The center hub design appears to have been done that way to limit the stresses from thermally-induced dimension changes. If that were solid, the spokes would rip out of the outer shell when it cooled. The way it is done it can flex a little.
Investment casting made with an expanded polystyrene blank (in the gross shape you need) surrounded by sand could make this. Specifically called lost-foam casting, the idea is to pack sand around your styrofoam blank, fill it with hot metal (vaporizing the foam). The sand is reused, but the foam is lost. OK for low volumes and relatively coarse surface finishes. This is how things like high-end lighting fixtures are cast. The sand is re-used. Higher-end shops can make net-shape castings needing minimal machining with this process.
Sand casting uses a hard blank, the sand retains the shape as it’s pulled off the blank - you can’t make undercuts like this. You can use a foam insert for undercuts, but mixed castings like that are specialty stuff. This is how a large bell is cast. Again, the sand is re-used.
If you have selected a vendor, or find a potential vendor, ask THEM how they’d make it, especially ask if it is too large for lost-foam. It might not be.

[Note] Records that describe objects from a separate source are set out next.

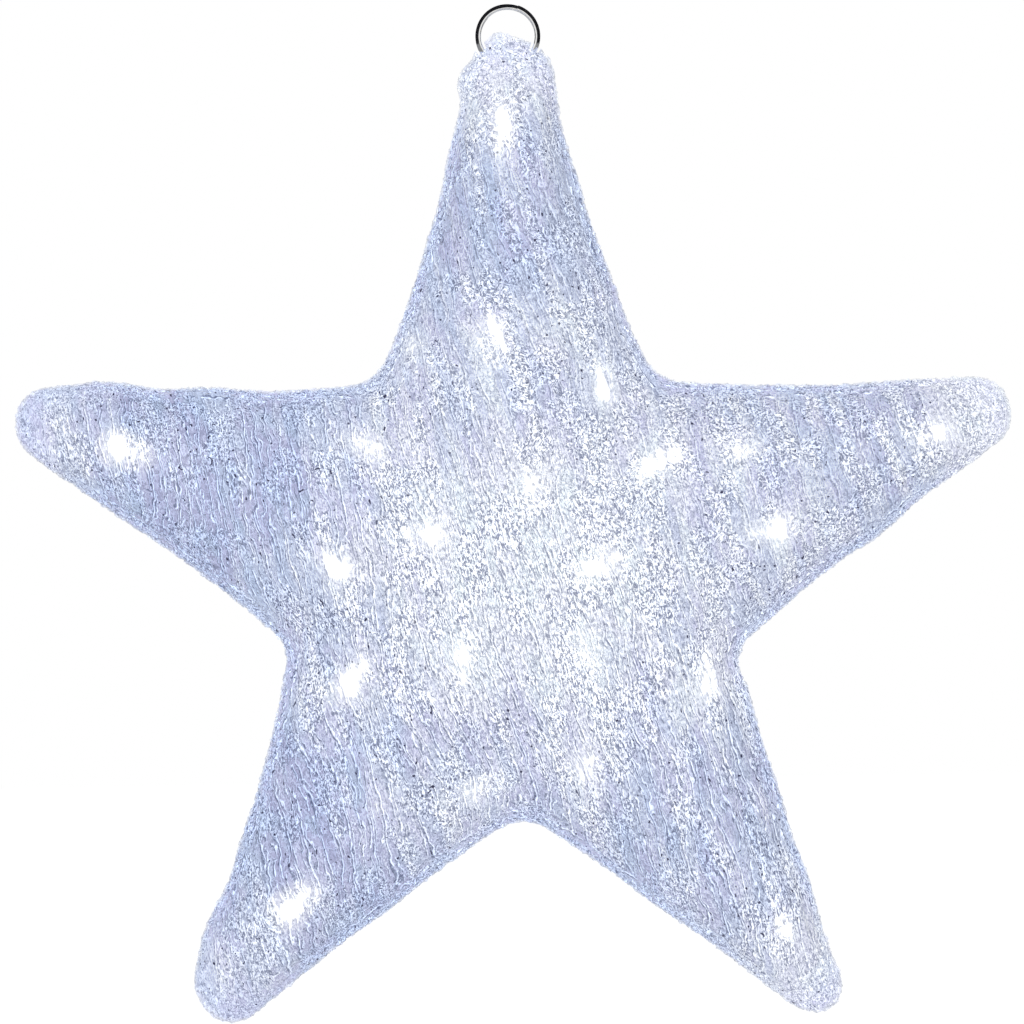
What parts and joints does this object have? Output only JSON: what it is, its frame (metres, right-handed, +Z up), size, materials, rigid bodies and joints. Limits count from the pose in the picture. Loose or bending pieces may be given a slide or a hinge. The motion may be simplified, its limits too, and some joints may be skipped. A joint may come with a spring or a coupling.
{
  "type": "led christmas star",
  "caption": "Puffy five-pointed star of clear ice-like acrylic, lit from inside by a string of small white lamps, hung on a split ring through its top point.",
  "frame": {"origin": "inside the top of the hanging ring, where a hook carries the star", "axes": "+X to the right of the star seen from the front, +Y towards its back, +Z up"},
  "size_m": [0.3812, 0.0673, 0.3903],
  "materials": {
    "ice_acrylic": "clear acrylic strands, frosted by their ripples",
    "seam_acrylic": "clear acrylic bead",
    "nickel_plate": "bright nickel plate",
    "clear_cable": "clear cable sheath",
    "gland_plastic": "satin natural plastic",
    "clear_sleeve": "clear soft plastic sleeve",
    "lit_lens": "clear lens, lit cold white"
  },
  "bodies": {
    "ring": {"hanging_ring": "nickel_plate"},
    "star": {"front_shell": "ice_acrylic", "rear_shell": "ice_acrylic", "seam_strip": "seam_acrylic", "string_cable": "clear_cable", "cable_gland": "gland_plastic", "gland_nut": "gland_plastic", "led_sleeve_01": "clear_sleeve", "led_bulb_01": "lit_lens", "led_sleeve_02": "clear_sleeve", "led_bulb_02": "lit_lens", "led_sleeve_03": "clear_sleeve", "led_bulb_03": "lit_lens", "led_sleeve_04": "clear_sleeve", "led_bulb_04": "lit_lens", "led_sleeve_05": "clear_sleeve", "led_bulb_05": "lit_lens", "led_sleeve_06": "clear_sleeve", "led_bulb_06": "lit_lens", "led_sleeve_07": "clear_sleeve", "led_bulb_07": "lit_lens", "led_sleeve_08": "clear_sleeve", "led_bulb_08": "lit_lens", "led_sleeve_09": "clear_sleeve", "led_bulb_09": "lit_lens", "led_sleeve_10": "clear_sleeve", "led_bulb_10": "lit_lens", "led_sleeve_11": "clear_sleeve", "led_bulb_11": "lit_lens", "led_sleeve_12": "clear_sleeve", "led_bulb_12": "lit_lens", "led_sleeve_13": "clear_sleeve", "led_bulb_13": "lit_lens", "led_sleeve_14": "clear_sleeve", "led_bulb_14": "lit_lens", "led_sleeve_15": "clear_sleeve", "led_bulb_15": "lit_lens", "led_sleeve_16": "clear_sleeve", "led_bulb_16": "lit_lens", "led_sleeve_17": "clear_sleeve", "led_bulb_17": "lit_lens", "led_sleeve_18": "clear_sleeve", "led_bulb_18": "lit_lens", "led_sleeve_19": "clear_sleeve", "led_bulb_19": "lit_lens", "led_sleeve_20": "clear_sleeve", "led_bulb_20": "lit_lens", "led_sleeve_21": "clear_sleeve", "led_bulb_21": "lit_lens", "led_sleeve_22": "clear_sleeve", "led_bulb_22": "lit_lens", "led_sleeve_23": "clear_sleeve", "led_bulb_23": "lit_lens", "led_sleeve_24": "clear_sleeve", "led_bulb_24": "lit_lens"}
  },
  "joints": [
    {"name": "ring_swing", "type": "hinge", "parent": "ring", "child": "star", "pos_m": [0, 0, -0.0155], "axis": [1, 0, 0], "range_deg": [-35, 35]}
  ]
}
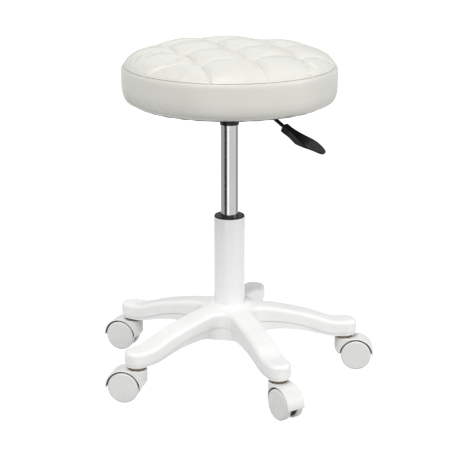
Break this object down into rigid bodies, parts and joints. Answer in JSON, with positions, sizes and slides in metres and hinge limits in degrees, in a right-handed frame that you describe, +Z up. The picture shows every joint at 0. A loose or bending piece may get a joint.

Remember in the design to consider how the metal will get in, and how the air will get out. Usually you pour 20-30% more metal just to fill the sprues and vents. Air bubbles would be bad. Design these in from the start.
Madison,
Please send me the model to my e-mail address. I have personally designed over 40 sand castings for FANUC robots. Our volume is between 50 and 400 per year and sand casting is the most economical. Investment casting will be too much money. The biggest rule of thumb is to eliminate / reduce the number of cores required and also minimize the number of gates required. Gates are used to make sure the air entrapment is minimized.
Paul
If you can find it at a library, “Materials and Processes in Manufacturing” has a good introduction to casting processes. If sand cast, it sure looks like it will need some dry cores.